INFORMATION PROVIDED:
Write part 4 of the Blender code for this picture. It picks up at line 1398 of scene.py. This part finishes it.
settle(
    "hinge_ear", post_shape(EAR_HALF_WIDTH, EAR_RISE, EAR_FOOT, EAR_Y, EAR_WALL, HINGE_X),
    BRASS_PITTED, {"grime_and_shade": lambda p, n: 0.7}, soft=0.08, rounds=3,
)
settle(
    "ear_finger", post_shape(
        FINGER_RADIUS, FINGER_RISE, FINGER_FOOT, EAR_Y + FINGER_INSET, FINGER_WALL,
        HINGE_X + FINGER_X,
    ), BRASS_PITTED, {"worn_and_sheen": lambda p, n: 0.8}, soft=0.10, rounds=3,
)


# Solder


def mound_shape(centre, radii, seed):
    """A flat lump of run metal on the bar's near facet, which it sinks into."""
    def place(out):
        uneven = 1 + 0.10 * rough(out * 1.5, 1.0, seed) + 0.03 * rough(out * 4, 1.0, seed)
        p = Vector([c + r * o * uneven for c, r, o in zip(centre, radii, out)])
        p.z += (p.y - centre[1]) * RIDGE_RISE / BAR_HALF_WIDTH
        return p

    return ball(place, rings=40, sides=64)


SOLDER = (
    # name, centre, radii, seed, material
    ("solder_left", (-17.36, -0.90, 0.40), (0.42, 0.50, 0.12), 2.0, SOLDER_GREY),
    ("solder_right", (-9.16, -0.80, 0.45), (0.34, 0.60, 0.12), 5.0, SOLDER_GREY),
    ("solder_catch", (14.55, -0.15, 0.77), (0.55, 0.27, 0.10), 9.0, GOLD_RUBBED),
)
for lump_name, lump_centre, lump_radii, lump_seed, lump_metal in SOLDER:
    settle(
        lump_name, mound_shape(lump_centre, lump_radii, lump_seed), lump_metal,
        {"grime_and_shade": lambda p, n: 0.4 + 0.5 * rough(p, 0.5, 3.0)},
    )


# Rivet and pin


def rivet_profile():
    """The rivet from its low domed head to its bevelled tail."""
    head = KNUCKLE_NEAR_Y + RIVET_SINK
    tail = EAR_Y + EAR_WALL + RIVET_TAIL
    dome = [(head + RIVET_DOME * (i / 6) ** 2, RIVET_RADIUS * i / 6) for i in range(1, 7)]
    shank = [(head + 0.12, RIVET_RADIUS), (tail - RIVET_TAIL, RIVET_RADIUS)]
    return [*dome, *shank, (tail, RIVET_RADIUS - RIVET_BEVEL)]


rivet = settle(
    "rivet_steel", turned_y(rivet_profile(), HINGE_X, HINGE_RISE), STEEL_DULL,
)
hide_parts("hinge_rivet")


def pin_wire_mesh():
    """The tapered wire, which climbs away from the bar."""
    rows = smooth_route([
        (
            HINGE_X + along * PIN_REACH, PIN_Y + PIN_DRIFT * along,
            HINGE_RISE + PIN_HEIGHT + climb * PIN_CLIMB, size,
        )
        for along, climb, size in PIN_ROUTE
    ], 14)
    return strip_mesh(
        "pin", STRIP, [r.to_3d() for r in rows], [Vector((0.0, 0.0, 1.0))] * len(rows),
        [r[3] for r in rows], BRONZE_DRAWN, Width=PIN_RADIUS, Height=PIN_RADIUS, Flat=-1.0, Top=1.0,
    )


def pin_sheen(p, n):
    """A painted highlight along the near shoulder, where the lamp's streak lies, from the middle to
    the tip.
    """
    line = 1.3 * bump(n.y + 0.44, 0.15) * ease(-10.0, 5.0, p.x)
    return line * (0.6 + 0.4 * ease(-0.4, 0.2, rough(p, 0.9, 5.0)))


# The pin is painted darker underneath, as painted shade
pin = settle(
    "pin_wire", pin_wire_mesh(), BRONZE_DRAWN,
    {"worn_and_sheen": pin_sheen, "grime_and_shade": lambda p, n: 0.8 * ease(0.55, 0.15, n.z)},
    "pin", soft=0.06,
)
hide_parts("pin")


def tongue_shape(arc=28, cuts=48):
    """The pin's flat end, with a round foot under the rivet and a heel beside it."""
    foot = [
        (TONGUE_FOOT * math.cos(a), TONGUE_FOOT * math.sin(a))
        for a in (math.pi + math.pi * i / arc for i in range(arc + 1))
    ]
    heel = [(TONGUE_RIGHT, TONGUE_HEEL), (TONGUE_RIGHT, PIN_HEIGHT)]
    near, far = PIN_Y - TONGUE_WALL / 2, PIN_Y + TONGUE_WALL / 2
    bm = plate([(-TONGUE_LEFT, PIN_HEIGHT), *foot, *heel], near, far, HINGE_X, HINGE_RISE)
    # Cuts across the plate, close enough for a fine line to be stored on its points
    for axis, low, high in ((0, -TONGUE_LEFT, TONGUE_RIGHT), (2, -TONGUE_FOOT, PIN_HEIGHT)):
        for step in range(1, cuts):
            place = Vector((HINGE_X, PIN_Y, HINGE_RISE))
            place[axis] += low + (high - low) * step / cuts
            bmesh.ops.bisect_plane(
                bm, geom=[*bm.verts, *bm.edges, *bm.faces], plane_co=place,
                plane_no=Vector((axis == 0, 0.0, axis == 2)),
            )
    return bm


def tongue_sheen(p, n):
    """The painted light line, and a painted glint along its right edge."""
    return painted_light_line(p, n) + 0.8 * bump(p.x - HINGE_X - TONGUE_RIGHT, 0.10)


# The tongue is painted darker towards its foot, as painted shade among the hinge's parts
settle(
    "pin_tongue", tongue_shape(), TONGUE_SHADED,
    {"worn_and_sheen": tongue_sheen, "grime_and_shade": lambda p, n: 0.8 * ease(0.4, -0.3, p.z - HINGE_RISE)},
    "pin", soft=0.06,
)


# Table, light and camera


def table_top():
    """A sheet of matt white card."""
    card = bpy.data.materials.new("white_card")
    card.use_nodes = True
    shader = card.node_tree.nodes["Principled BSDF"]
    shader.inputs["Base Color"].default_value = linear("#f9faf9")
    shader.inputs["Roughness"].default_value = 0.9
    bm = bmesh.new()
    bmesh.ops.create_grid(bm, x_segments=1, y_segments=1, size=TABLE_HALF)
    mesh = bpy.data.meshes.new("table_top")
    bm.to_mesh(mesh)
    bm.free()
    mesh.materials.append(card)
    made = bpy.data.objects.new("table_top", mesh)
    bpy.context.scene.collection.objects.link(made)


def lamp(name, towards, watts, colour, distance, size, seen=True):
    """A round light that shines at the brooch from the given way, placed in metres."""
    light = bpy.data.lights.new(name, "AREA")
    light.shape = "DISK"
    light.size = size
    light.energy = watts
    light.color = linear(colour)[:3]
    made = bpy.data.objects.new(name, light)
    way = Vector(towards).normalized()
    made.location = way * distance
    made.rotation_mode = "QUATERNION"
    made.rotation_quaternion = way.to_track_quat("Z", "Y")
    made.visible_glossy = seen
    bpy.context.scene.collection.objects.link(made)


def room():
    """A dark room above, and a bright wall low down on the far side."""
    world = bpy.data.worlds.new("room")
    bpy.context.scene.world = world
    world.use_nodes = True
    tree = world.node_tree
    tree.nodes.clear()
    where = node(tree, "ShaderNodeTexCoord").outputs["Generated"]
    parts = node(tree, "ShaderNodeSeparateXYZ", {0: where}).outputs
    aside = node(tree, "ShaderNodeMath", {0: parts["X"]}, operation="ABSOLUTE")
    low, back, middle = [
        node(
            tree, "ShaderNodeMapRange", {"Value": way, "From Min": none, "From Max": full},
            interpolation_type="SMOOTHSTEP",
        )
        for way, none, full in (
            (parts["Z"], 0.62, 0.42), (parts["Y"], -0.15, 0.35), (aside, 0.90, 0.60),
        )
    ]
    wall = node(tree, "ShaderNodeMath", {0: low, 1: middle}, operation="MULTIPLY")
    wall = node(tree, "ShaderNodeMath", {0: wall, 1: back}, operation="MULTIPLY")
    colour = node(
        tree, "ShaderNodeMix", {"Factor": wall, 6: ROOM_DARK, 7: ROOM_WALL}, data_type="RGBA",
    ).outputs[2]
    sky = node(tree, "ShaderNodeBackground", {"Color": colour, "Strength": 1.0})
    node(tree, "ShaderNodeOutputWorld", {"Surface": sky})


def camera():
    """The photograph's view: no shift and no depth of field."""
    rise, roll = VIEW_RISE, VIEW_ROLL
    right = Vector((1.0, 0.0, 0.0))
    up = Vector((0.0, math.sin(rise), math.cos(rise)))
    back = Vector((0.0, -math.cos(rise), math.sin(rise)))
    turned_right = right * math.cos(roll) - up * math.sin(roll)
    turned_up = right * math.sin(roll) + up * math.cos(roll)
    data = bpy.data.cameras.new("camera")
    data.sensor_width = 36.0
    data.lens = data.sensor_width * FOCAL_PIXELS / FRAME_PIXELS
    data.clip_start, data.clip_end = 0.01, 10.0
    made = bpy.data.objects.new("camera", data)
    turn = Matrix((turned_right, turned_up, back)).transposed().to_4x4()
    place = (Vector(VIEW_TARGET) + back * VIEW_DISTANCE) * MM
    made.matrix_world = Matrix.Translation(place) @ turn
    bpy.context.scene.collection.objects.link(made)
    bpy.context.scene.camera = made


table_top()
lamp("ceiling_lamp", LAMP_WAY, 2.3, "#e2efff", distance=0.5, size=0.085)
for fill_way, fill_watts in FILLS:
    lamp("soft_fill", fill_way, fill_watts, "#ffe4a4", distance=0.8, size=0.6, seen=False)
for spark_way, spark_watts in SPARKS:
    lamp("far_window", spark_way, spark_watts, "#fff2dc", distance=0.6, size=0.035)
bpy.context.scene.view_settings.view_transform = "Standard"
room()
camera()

WHAT IS EXPECTED: Word for word, reproduce the listing above from its start up to and including the line that has "return ball(place, rings=40, sides=64)". Give only those lines.

RESULT FOR THIS EXERCISE:
Write part 4 of the Blender code for this picture. It picks up at line 1398 of scene.py. This part finishes it.
settle(
    "hinge_ear", post_shape(EAR_HALF_WIDTH, EAR_RISE, EAR_FOOT, EAR_Y, EAR_WALL, HINGE_X),
    BRASS_PITTED, {"grime_and_shade": lambda p, n: 0.7}, soft=0.08, rounds=3,
)
settle(
    "ear_finger", post_shape(
        FINGER_RADIUS, FINGER_RISE, FINGER_FOOT, EAR_Y + FINGER_INSET, FINGER_WALL,
        HINGE_X + FINGER_X,
    ), BRASS_PITTED, {"worn_and_sheen": lambda p, n: 0.8}, soft=0.10, rounds=3,
)


# Solder


def mound_shape(centre, radii, seed):
    """A flat lump of run metal on the bar's near facet, which it sinks into."""
    def place(out):
        uneven = 1 + 0.10 * rough(out * 1.5, 1.0, seed) + 0.03 * rough(out * 4, 1.0, seed)
        p = Vector([c + r * o * uneven for c, r, o in zip(centre, radii, out)])
        p.z += (p.y - centre[1]) * RIDGE_RISE / BAR_HALF_WIDTH
        return p

    return ball(place, rings=40, sides=64)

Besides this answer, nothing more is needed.